Later that day, Jay repaired another fossil, but not one fresh from the field. It was a holotype specimen of a small proto-horse species that had been first prepared in the 1950s. (A holotype or “type” specimen is the individual that scientists designate as the permanent defining example of its species.) A visiting scientist had found the narrow, palm-length skull lying in pieces in its storage box, so he brought it to Jay. Glue from many previous repairs coated the pieces’ broken edges, hiding their shape.
“I don’t see any obvious joins,” Jay told me. “But that doesn’t mean there aren’t any.” Preparators’ power over a specimen’s appearance includes their ability to not apply techniques, such as by not identifying or attaching broken pieces. When I suggested that one frag belonged to the skull’s eye socket, Jay disagreed, saying wryly, “Put it there if you want it to be a new type,” meaning a new—and invented—species. Then he suggested gluing an unattached canine tooth on the end of the skull’s nose like a horn. These jokes highlight preparators’ power to decide how a specimen looks, such as by their judgments of if and how broken bones fit together.

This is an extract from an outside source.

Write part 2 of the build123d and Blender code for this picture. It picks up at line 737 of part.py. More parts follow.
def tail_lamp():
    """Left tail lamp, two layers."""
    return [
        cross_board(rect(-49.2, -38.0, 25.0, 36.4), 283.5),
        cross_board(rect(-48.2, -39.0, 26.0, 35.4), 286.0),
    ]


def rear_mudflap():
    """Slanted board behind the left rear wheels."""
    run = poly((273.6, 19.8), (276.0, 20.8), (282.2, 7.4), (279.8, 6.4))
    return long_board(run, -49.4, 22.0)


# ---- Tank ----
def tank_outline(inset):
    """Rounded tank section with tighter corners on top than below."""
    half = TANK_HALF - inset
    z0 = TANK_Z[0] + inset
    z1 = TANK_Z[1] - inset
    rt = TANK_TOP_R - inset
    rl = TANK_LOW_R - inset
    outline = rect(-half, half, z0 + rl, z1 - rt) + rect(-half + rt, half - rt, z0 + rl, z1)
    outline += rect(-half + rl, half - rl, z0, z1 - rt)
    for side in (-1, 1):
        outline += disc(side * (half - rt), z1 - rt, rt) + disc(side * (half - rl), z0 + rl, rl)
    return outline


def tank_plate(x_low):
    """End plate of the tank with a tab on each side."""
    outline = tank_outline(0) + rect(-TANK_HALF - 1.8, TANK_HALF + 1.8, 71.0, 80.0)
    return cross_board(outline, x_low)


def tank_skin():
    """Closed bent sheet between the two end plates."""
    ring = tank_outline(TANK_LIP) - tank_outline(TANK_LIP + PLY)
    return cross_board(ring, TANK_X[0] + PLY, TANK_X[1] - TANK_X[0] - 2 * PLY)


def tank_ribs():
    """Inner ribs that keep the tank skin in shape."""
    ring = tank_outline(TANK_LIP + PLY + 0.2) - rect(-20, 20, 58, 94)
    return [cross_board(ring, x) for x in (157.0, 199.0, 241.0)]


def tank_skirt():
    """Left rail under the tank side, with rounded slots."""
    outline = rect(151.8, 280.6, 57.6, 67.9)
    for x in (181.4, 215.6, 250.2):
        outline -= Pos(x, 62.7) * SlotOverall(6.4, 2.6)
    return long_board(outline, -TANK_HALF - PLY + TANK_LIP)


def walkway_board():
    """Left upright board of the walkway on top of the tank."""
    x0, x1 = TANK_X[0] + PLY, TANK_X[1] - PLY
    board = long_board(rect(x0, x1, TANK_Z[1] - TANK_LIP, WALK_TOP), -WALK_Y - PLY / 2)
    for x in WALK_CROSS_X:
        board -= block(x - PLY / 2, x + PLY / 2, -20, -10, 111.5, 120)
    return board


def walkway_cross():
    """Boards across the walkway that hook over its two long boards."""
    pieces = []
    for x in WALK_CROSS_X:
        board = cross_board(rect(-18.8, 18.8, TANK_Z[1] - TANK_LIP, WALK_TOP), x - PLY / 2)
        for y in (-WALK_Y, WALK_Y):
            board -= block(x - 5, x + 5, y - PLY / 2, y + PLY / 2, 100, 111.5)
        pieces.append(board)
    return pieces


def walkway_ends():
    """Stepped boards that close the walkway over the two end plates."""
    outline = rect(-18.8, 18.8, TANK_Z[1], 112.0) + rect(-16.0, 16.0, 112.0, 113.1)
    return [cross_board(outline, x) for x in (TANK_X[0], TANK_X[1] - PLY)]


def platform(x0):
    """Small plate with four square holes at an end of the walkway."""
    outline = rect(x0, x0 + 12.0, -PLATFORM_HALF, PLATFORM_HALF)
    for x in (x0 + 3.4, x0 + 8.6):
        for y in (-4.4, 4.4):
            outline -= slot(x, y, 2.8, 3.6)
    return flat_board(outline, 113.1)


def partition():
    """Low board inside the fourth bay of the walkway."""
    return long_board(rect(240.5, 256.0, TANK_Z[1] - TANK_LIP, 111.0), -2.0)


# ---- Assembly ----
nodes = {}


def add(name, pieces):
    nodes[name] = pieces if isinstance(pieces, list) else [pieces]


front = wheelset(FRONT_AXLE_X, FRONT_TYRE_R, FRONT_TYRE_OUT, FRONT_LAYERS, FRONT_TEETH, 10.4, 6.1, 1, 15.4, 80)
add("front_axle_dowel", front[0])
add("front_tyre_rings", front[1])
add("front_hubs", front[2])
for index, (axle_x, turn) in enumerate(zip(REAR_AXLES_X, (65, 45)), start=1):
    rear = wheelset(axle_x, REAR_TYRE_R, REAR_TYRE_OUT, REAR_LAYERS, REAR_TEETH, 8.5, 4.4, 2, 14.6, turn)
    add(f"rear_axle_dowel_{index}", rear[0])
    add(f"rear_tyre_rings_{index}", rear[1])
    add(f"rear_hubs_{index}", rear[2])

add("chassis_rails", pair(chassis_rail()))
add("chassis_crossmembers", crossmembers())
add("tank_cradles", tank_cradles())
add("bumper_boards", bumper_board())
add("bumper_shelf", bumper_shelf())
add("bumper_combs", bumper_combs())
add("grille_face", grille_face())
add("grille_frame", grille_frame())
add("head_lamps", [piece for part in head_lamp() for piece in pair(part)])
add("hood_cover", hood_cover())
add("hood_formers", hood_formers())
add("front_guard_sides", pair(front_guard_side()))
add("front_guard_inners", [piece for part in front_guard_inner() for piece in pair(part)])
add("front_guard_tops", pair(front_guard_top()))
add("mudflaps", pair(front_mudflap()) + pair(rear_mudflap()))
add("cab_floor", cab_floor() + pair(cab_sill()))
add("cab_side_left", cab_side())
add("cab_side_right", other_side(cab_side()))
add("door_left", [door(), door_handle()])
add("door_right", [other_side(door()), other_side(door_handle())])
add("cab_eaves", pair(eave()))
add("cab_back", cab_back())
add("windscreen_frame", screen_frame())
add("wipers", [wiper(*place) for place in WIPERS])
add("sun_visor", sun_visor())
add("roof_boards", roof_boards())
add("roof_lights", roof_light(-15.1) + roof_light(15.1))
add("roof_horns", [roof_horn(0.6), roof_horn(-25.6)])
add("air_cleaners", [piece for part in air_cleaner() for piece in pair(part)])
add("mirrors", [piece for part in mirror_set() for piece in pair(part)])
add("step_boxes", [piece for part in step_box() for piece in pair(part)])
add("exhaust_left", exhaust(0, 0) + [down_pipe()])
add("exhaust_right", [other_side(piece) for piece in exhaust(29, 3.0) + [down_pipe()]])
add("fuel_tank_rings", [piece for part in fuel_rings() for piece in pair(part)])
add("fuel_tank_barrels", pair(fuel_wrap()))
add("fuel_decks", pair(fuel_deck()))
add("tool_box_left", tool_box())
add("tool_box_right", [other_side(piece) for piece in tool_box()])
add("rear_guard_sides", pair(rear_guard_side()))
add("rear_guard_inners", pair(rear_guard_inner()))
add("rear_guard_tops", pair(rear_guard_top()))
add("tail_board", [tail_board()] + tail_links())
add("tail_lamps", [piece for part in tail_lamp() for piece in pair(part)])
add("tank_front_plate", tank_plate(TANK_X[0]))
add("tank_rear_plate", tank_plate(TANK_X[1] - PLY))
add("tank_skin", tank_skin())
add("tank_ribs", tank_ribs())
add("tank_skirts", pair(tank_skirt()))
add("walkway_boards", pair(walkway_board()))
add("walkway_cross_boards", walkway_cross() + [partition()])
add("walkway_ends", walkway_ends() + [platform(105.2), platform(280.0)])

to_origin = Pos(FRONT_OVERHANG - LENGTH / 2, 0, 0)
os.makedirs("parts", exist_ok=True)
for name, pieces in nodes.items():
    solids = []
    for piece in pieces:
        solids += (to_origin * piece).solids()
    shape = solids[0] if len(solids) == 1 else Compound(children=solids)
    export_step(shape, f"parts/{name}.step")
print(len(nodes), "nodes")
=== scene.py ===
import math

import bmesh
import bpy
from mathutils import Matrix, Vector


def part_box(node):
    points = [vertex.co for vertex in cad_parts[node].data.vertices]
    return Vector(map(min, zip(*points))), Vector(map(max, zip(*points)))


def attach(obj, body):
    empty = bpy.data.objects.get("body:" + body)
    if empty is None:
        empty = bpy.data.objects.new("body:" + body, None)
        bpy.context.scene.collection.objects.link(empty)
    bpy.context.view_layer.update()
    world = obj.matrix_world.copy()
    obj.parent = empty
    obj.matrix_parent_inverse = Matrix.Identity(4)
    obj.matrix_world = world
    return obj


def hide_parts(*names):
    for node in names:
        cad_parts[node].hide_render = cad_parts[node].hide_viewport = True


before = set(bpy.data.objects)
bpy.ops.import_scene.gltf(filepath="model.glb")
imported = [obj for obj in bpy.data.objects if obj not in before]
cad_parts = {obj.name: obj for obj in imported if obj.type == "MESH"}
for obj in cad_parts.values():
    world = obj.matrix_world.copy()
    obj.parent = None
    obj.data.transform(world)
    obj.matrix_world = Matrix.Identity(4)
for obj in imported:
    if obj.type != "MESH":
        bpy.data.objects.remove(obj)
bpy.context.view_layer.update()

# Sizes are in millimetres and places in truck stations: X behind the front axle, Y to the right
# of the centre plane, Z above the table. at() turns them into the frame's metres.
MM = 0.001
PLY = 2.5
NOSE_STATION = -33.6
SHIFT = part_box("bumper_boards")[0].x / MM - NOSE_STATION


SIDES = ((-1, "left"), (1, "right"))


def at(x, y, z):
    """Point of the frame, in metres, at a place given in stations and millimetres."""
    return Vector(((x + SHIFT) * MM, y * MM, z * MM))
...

After many failed attempts to match the loose pieces with the skull’s broken edges, Jay decided to consult the specimen’s published description and photographs from the 1950s. I have seen preparators check scientific papers only a few times; this unusual step reflects how stumped Jay felt about how to reassemble this skull. Based on the paper’s text and images, Jay identified and adhered several pieces. He also found traces of glue on a canine tooth fragment and a matching glue-lined edge on the skull, indicating a former join. So he adhered the tooth there, even though it was absent in the published photos. There is a kind of circularity in this story in that a preparator prepared this specimen, then a researcher described it in a publication, and then a later preparator (Jay) repaired the specimen to match the publication.

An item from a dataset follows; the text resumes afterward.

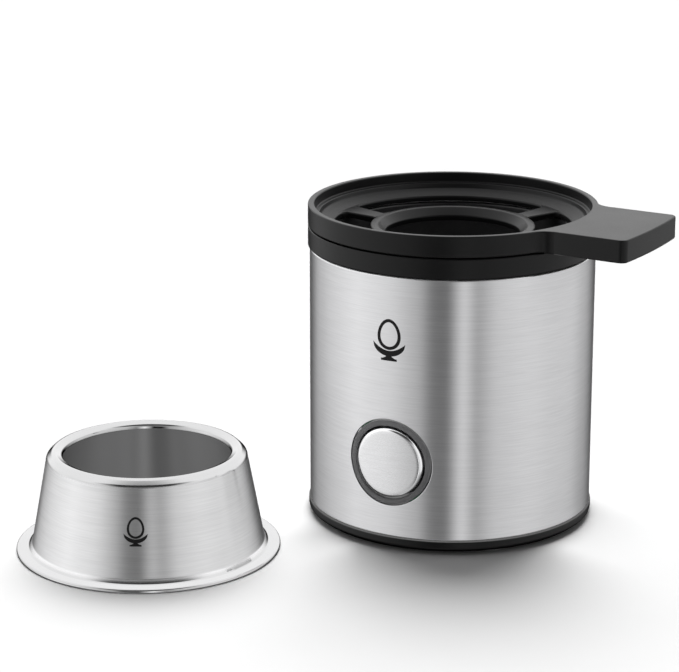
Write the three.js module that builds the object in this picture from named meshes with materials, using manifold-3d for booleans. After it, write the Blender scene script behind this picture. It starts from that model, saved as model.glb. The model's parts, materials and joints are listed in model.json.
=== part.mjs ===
// Egg cooker for one egg, with its separate egg cup.
// Millimetres, +Z up. The origin is the centre of the plane the cooker stands on,
// the push button faces -Y and the carrier's handle points along +X.
import * as THREE from 'three';
import { mergeVertices } from 'three/addons/utils/BufferGeometryUtils.js';
import Module from 'manifold-3d';

const wasm = await Module();
wasm.setup();

// ---------------------------------------------------------------- dimensions
const SEG = 48;               // facets round the large turned parts

const SHELL_R = 32.0;         // stainless shell, outer radius
const SHELL_T = 0.6;          // its sheet thickness
const SHELL_Z0 = 3.2;         // shell, lower edge
const SHELL_Z1 = 61.95;       // shell, upper edge

const BASE_R = 32.3;          // moulded base, outer radius
const BASE_Z0 = 0.5;          // underside of the base above the table
const BASE_Z1 = 2.9;          // top of the base floor

const COLLAR_R = 32.4;        // top collar and carrier ring, outer radius
const COLLAR_Z0 = 62.25;
const COLLAR_Z1 = 66.75;
const RING_Z0 = 67.0;         // carrier ring, lower edge
const RING_Z1 = 71.7;         // carrier ring, top: the height of the cooker
const FLOOR_R = 26.6;         // outer arc of the carrier's three openings
const SEAT_R = 15.0;          // bore of the egg seat
const SPOKE_HALF = 6.4;       // half angle of a spoke, degrees
const CARRIER_TURN = -3.0;    // how the carrier is set down on the collar, degrees

const HANDLE_X = 48.8;        // middle of the handle's slightly bowed end face, from the axis
const HANDLE_END_X = 48.1;    // the same face, at the handle's sides
const HANDLE_HALF_W = 13.9;
const HANDLE_Z0 = 66.7;
const HANDLE_CORNER = 1.7;
const HANDLE_ROOT = 4.5;      // concave root radius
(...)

Fossils almost always arrive in the lab in pieces, but without all their pieces.
Suspecting that the skull’s damage had resulted from rolling around inside its box, Jay decided to build a custom storage container for it. Eventually he landed on a “clamshell jacket” (something he learned how to make at a conference workshop led by another preparator), in which two cradles fully encase a specimen.

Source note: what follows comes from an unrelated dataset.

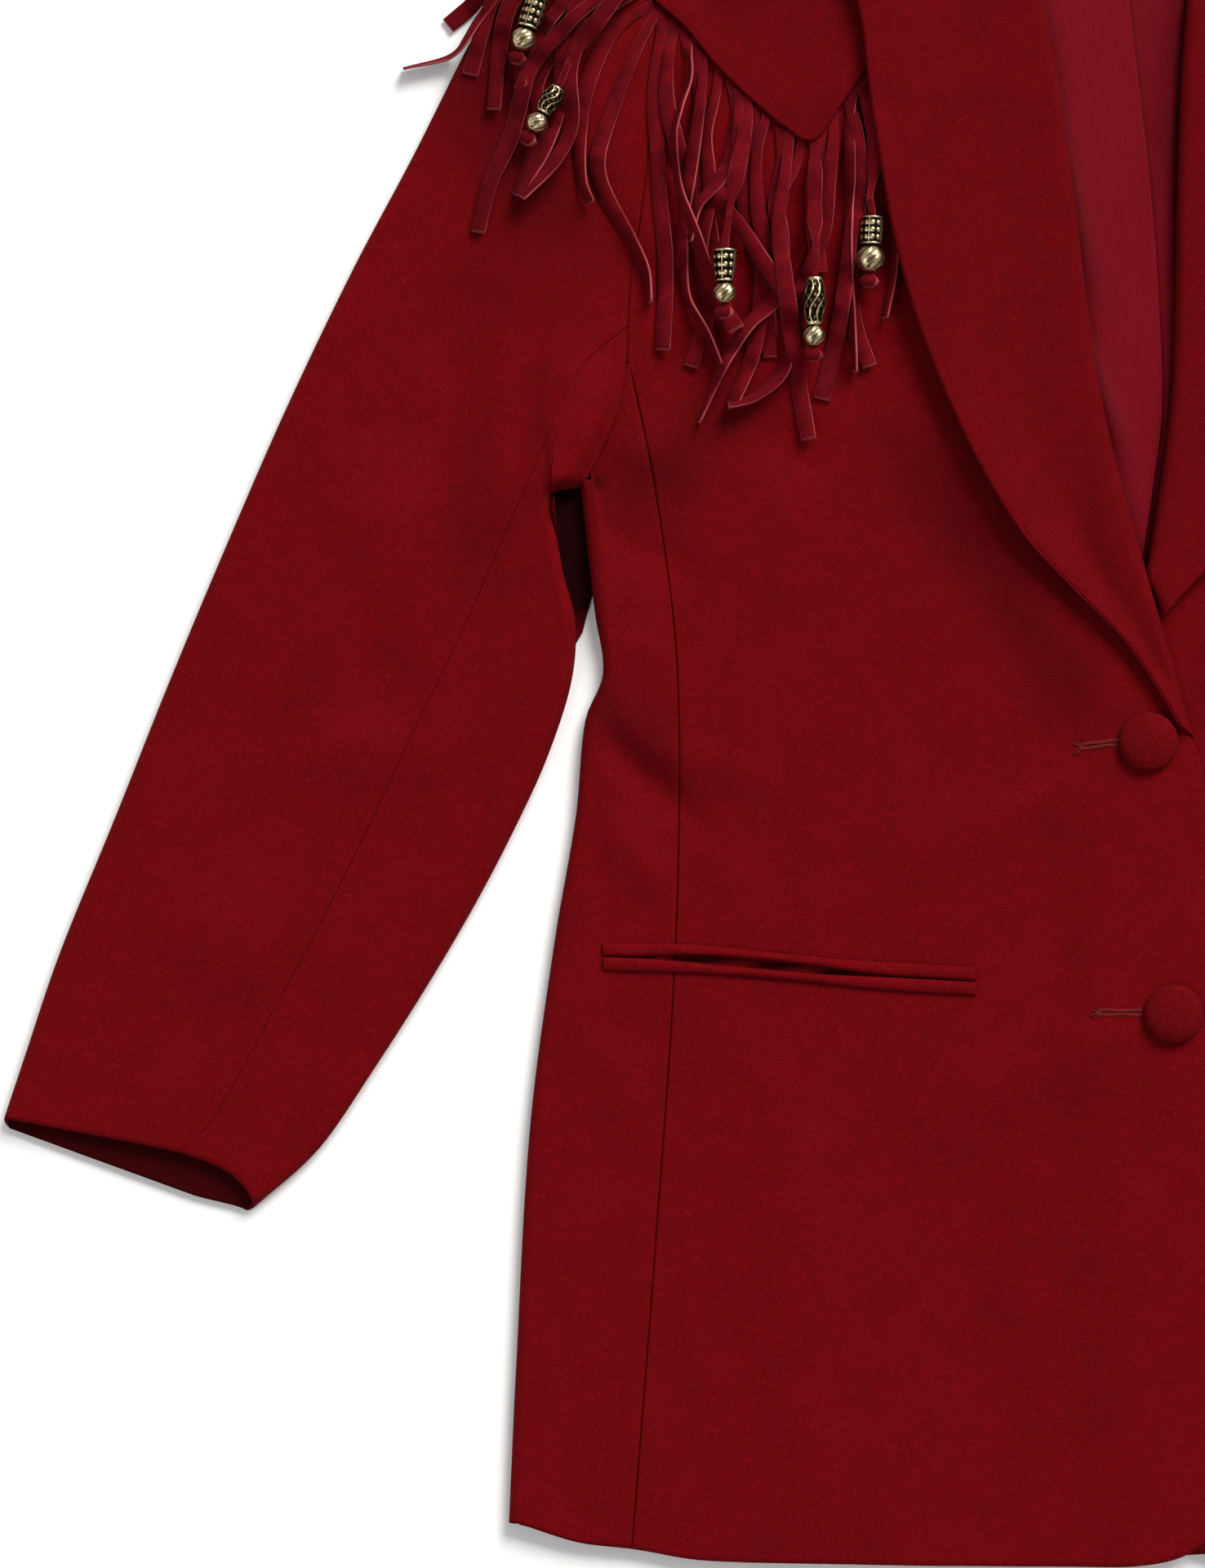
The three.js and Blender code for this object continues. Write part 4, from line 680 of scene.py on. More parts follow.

But when Jay set the skull in its finished half jacket, he realized that adding a top half would make the specimen too tall to fit in its storage drawer. He wanted to keep the skull in that drawer because its skeleton was in there too and he didn’t want them to become disassociated. It was also important to him (like all museum staff) to minimize the space each specimen takes in the museum’s overcrowded collection. So Jay declared the half jacket to be a finished cradle. The skull “is already more protected now than it was,” he said with a shrug. Jay’s lengthy experience as a preparator as well as consultation with a coworker informed his evaluation of which design would best achieve his goals for this fragile and important specimen. The constraints and many possible forms of storage support alone point to the many embedded values and contingencies for a specimen. The cradle, after all, becomes part of the fossil’s history and future.
No one had told Jay what to repair about the skull or to change the specimen’s storage. He followed best practices he’d learned from experience, not from published instructions. He decided to reattach as many frags to the fossil as possible, including ones not pictured in its published description. He chose to invest time in making a cradle in hopes of preventing damage and reducing future preparators’ time spent repairing this specimen. In that sense, Jay, too, becomes part of the fossil’s history and future.
*Jay is a pseudonym. I chose to assign pseudonyms to all the people and institutions in this study.
**This is also a pseudonym. The two museums, which in my book I call the Northern Museum and Southern Museum, are valuable for their significant vertebrate fossil collections, respected preparators and scientists, wonderful fossil exhibits, and glass-walled labs where visitors can watch preparators at work.